Do que são feitas as bebidas hoje?
Para começar, as pessoas fazem uma mistura de açúcar, água e levedura que é deixada para fermentar por uma a duas semanas e, depois, é destilada para extração do álcool. O moonshine tem duas partes que não são próprias para o consumo, conhecidas como a “cauda” e a “cabeça” – a primeira e a última parte resultante da produção, que contêm álcool etílico e compostos voláteis que são bastante tóxicos (embora tenha gente que seja fã dessas substâncias). Só o “coração” deve ser bebido. A teor desses destilados fica em torno de 40% a 50% de álcool e os especialistas recomendam não somente descartar a cabeça e a cauda, mas destilar a bebida duas vezes para total segurança.

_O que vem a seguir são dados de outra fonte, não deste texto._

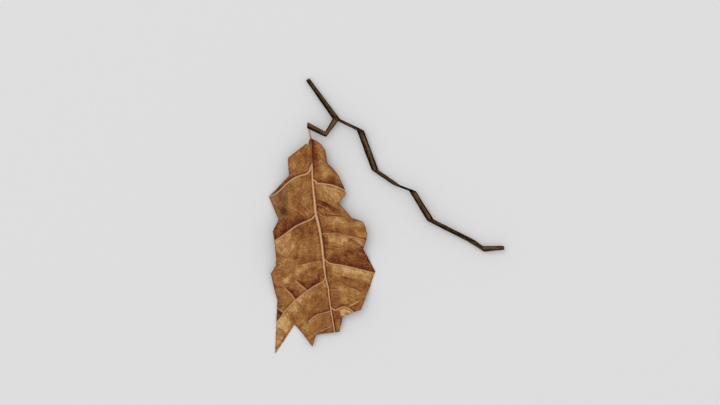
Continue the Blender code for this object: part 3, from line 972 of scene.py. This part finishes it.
    def aside(self, flat: np.ndarray) -> np.ndarray:
        """Returns how far each flat place is to the right of the midrib."""
        return flat[:, 0] - np.interp(-flat[:, 1], -self.spine[:, 1], self.spine[:, 0])

    def leaf_space(self, flat: np.ndarray) -> np.ndarray:
        """Measures places along the way the side veins run, for the net of small veins between them.

        Args:
            flat: The places, in millimetres.

        Returns:
            For each place how far out along a side vein it is, and where that vein leaves the midrib.
        """
        aside = self.aside(flat)
        origin = flat[:, 1].copy()
        for _ in range(4):
            left, right = (np.interp(-origin, *slopes) for slopes in self.slopes)
            slope = np.where(aside < 0, left, right)
            origin = flat[:, 1] + slope * np.abs(aside)
        return np.stack([aside * np.sqrt(1 + slope**2), origin, np.zeros(len(flat))], axis=1)

    def draw_vein(self, skin: Skin, vein: Vein, line: np.ndarray) -> None:
        """Raises a side vein and paints shade and light on the blade beside it.

        Args:
            skin: The blade's upward side.
            vein: The vein.
            line: Its smooth line.
        """
        track = Track(line, skin.flat)
        width = np.interp(track.share, (0, 1), vein.width)
        form = bell(track.away, self.form * width)
        skin.ridge = np.maximum(skin.ridge, self.side_rise * width * form)
        skin.pale = np.maximum(skin.pale, vein.pale * form)
        skin.nearest = np.minimum(skin.nearest, track.away + 6.0 * (1 - vein.pale))
        tipward = np.where(track.way[:, 0] < 0, track.right < 0, track.right > 0)
        ends = bell(track.past, 3.0)
        grows = (vein.start + (1 - vein.start) * track.share) * ends
        # The bands of painted shade, towards the base, and painted light, towards the tip
        for (strength, extent), side in ((vein.above, ~tipward), (vein.below, tipward)):
            skin.tone += np.where(side, strength * grows * bell(track.away, extent, 3), 0.0)
        # Painted shade: a dark line along the ridge's foot, half as strong on the side towards the tip
        foot = bell(track.away - self.foot * width, 0.45)
        skin.tone -= 0.22 * vein.pale * ends * np.where(tipward, 0.5, 1.0) * foot

    def draw_midrib(self, skin: Skin) -> None:
        """Raises the midrib, which the stalk hides at its start, and paints shade along both its feet, twice as dark
        on its right.

        Args:
            skin: The blade's upward side.
        """
        away, share, _ = reach(self.spine, skin.flat)
        width = np.interp(share, *zip(*self.midrib_widths))
        shown = np.interp(share, (0, 0.11, 0.16, 1), (0.0, 0.05, 1.0, 1.0))
        skin.ridge = np.maximum(skin.ridge, self.midrib_rise * width * bell(away, self.form * width))
        skin.pale = np.maximum(skin.pale, shown * bell(away, 0.52 * width, 3))
        skin.nearest = np.minimum(skin.nearest, away)
        # Painted shade along the midrib's feet, twice as dark on its right side
        skin.tone += np.where(self.aside(skin.flat) > 0, -0.5, -0.25) * bell(away - self.foot * width, 0.6)

    def brown(self, skin: Skin) -> None:
        """Lays the patches, with wavy outlines, and darkens the margin.

        Args:
            skin: The blade's upward side.
        """
        wavy = skin.flat + 0.6 * np.column_stack([rough(skin.flat, 2.2, seed) for seed in (7, 8)])
        for patch in self.patches:
            cover = patch.cover(wavy)
            skin.tone += patch.tone * cover
            skin.olive += patch.olive * cover
        rim = reach(np.array((*self.margin, self.margin[0])), skin.flat)[0]
        skin.tone -= 0.16 * bell(rim, 0.7)

    def press_fold(self, skin: Skin, crease: Crease) -> None:
        """Lifts one side of a fold, paints shade on the other and paints a pale highlight along its ridge.

        Args:
            skin: The blade's upward side.
            crease: The fold.
        """
        track = Track(smooth_line(np.array(crease.line)), skin.flat)
        ends = bell(track.past, 0.8)
        skin.fold += crease.step * ends * bell(track.away, 4.0) * (0.5 - 0.5 * np.tanh(track.right / 0.4))
        skin.tone += np.where(track.right > 0, crease.shadow * ends * bell(track.away, crease.reach), 0.0)
        skin.pale = np.maximum(skin.pale, crease.pale * ends * bell(track.right + 0.25, 0.4) * (track.away < 1))

    def shape(self, blade: bpy.types.Object) -> None:
        """Curls the blade, raises its veins and folds, and works out how each place has browned and where shade and
        light are painted on it.

        Args:
            blade: The flat blade with its thickness, its upward face's vertices first.
        """
        places = vertices(blade)
        half = len(places) // 2
        flat = places[:half, :2] / MM
        skin = Skin(flat, self.own_tone)
        for vein, line in zip(self.veins, self.vein_lines):
            self.draw_vein(skin, vein, line)
        self.draw_midrib(skin)
        self.brown(skin)
        for crease in self.creases:
            self.press_fold(skin, crease)
        ripple = 0.32 * rough(flat, 9.0, 5) + 0.12 * rough(flat, 3.5, 6)
        sunk = self.sink * (1 - bell(skin.nearest, 5.0, 1.5))
        height = self.curl.height(*flat.T, self.aside(flat)) + self.lift + ripple + skin.fold - sunk
        height = self.lowest + 0.5 * (height - self.lowest + np.hypot(height - self.lowest, 0.5))
        places[:half, 2] = (height + skin.ridge) * MM
        places[half:, 2] = (height - self.thickness + 0.12 * np.minimum(skin.ridge, 0.5)) * MM
        places[half:, :2] = places[:half, :2]
        move_vertices(blade, places + np.array(BASE) * MM)
        # The side that faces the table is darker and more even, and its veins hardly show
        store(blade, "tone", np.concatenate([skin.tone, skin.tone * 0.5 + 0.18]))
        store(blade, "olive", np.tile(skin.olive, 2))
        store(blade, "vein", np.concatenate([skin.pale, skin.pale * 0.35]))
        store(blade, "leaf_space", np.tile(self.leaf_space(flat), (2, 1)))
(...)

“As boas bebidas artesanais têm um aroma gostoso e você não precisa virar o copo”, diz Maxim. “Já provei bebidas de todos os tipos, boas e ruins.”
Em geral os destilados são feitos a partir de alimentos que contêm açúcar ou amido. Pode ser cevada, milho, trigo, batata, beterraba ou frutas. “Nos tempos da URSS, eram usadas geleias velhas e comportas com a adição de açúcar e leveduras. Deixava-se repousar por algumas semanas e isso gerava um cheiro bem forte. Os melhores são feitos com açúcar comum, pois ele tem gosto neutro e pode ser misturado com qualquer coisa”, lembra Iulia.
De acordo com as entrevistas feitas para esta reportagem, o destilado puro tem cheiro e gosto bastante característicos, por isso muitas pessoas gostam de misturá-lo com ervas e frutas. As mais populares são uma combinação de açafrão e alecrim (para aroma sem que o sabor se altere muito), cardamomo e noz-moscada (mais picante) e raspas de limão com folhas de louro (mais cítrico). Cores muito bonitas são obtidas com estragão (verde) e frutas vermelhas (bordô)
A mãe de Iulia desenvolveu receitas bastante elaboradas: “ela faz uma infusão com frutas secas, limão e centeio tostado”, conta a filha. Para a maioria das pessoas, a destilação é um hobby, não um negócio. “Minha mãe ama o processo em si, em muitos aspectos é uma espécie de alquimia”, resume Iulia.